### ENTRIES

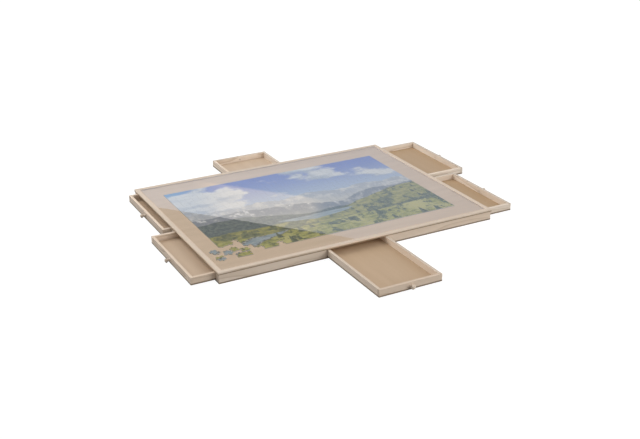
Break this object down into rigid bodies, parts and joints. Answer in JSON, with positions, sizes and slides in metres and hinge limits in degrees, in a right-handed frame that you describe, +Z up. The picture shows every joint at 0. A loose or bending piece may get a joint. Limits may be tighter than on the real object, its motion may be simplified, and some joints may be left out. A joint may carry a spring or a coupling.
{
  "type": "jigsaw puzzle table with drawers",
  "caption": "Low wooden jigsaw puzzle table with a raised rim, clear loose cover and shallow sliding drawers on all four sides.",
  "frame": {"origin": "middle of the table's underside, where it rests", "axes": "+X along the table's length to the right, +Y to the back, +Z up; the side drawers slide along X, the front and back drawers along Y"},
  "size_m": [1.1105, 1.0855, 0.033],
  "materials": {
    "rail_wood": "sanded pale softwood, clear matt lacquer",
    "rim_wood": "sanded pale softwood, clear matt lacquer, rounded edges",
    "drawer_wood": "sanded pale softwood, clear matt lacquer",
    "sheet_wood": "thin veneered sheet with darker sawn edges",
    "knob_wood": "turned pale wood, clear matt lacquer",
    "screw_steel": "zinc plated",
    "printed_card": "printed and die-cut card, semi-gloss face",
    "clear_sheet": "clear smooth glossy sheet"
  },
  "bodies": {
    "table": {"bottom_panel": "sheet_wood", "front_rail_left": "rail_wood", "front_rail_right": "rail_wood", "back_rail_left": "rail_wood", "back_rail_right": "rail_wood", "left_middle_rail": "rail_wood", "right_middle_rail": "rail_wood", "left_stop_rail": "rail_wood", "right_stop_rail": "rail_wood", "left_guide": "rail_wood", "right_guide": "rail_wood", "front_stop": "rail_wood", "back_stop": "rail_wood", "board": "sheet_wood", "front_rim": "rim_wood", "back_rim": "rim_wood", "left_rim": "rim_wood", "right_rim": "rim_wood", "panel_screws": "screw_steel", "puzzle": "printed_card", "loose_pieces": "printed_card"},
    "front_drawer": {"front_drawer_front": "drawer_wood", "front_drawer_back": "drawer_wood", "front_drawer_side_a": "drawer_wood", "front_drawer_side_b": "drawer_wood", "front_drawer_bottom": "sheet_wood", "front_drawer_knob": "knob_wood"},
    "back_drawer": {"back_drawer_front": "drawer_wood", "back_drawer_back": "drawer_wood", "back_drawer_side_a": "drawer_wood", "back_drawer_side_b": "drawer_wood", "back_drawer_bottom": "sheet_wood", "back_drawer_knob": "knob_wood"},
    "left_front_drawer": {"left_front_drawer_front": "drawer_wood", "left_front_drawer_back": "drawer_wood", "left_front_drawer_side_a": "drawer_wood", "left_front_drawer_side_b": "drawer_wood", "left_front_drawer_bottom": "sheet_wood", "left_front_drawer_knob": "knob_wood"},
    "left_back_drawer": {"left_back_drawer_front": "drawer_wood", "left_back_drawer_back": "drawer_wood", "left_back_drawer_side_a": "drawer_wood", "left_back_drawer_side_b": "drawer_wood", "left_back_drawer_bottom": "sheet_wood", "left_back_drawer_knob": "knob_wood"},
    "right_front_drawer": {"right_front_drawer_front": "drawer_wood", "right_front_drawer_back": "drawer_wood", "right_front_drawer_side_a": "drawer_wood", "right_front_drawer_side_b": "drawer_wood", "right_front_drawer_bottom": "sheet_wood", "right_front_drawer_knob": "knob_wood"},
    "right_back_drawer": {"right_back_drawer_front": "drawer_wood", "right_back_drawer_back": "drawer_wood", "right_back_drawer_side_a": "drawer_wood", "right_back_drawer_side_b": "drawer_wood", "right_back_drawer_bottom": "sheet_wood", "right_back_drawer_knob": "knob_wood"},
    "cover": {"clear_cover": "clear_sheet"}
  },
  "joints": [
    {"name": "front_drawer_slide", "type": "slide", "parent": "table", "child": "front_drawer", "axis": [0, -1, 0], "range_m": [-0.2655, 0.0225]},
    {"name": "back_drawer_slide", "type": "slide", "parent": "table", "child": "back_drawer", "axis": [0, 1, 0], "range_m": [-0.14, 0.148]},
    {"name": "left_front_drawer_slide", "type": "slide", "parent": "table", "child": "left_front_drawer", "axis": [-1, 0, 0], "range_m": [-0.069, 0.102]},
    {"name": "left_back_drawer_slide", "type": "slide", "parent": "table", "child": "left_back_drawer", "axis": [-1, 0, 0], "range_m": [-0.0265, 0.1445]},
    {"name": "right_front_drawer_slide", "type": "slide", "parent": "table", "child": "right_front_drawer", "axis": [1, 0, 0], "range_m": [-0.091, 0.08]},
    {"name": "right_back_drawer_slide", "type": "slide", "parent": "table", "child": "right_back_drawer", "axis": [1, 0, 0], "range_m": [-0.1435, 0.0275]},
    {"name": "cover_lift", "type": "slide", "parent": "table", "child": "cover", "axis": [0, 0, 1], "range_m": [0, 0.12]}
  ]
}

...

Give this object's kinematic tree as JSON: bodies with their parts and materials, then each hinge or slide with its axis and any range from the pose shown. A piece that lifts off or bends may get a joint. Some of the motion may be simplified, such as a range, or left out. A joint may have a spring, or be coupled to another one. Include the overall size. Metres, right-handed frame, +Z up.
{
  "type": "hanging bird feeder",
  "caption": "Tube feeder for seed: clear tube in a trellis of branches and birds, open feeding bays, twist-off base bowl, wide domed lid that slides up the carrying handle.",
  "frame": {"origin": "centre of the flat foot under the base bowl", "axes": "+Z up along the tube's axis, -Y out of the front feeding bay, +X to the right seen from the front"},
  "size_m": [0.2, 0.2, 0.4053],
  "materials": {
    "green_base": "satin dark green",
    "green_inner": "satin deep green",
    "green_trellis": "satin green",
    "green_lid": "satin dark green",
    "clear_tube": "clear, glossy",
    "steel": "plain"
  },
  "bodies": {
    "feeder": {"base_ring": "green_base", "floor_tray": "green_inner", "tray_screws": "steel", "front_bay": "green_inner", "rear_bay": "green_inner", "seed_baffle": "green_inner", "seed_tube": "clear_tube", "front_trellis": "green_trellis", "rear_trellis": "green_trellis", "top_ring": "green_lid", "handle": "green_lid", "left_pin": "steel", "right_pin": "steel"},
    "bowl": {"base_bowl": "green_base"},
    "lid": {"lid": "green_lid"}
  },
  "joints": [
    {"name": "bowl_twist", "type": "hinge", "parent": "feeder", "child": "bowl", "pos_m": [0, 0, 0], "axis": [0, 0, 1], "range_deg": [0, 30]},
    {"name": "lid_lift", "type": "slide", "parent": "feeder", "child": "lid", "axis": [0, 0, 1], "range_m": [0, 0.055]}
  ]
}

### THE TASK
In the records above, find each line holding "axis" and copy it.

### SOLVED PROBLEM
    {"name": "front_drawer_slide", "type": "slide", "parent": "table", "child": "front_drawer", "axis": [0, -1, 0], "range_m": [-0.2655, 0.0225]},
    {"name": "back_drawer_slide", "type": "slide", "parent": "table", "child": "back_drawer", "axis": [0, 1, 0], "range_m": [-0.14, 0.148]},
    {"name": "left_front_drawer_slide", "type": "slide", "parent": "table", "child": "left_front_drawer", "axis": [-1, 0, 0], "range_m": [-0.069, 0.102]},
    {"name": "left_back_drawer_slide", "type": "slide", "parent": "table", "child": "left_back_drawer", "axis": [-1, 0, 0], "range_m": [-0.0265, 0.1445]},
    {"name": "right_front_drawer_slide", "type": "slide", "parent": "table", "child": "right_front_drawer", "axis": [1, 0, 0], "range_m": [-0.091, 0.08]},
    {"name": "right_back_drawer_slide", "type": "slide", "parent": "table", "child": "right_back_drawer", "axis": [1, 0, 0], "range_m": [-0.1435, 0.0275]},
    {"name": "cover_lift", "type": "slide", "parent": "table", "child": "cover", "axis": [0, 0, 1], "range_m": [0, 0.12]}
Give this object's kinematic tree as JSON: bodies with their parts and materials, then each hinge or slide with its axis and any range from the pose shown. A piece that lifts off or bends may get a joint. Some of the motion may be simplified, such as a range, or left out. A joint may have a spring, or be coupled to another one. Include the overall size. Metres, right-handed frame, +Z up.
  "frame": {"origin": "centre of the flat foot under the base bowl", "axes": "+Z up along the tube's axis, -Y out of the front feeding bay, +X to the right seen from the front"},
    {"name": "bowl_twist", "type": "hinge", "parent": "feeder", "child": "bowl", "pos_m": [0, 0, 0], "axis": [0, 0, 1], "range_deg": [0, 30]},
    {"name": "lid_lift", "type": "slide", "parent": "feeder", "child": "lid", "axis": [0, 0, 1], "range_m": [0, 0.055]}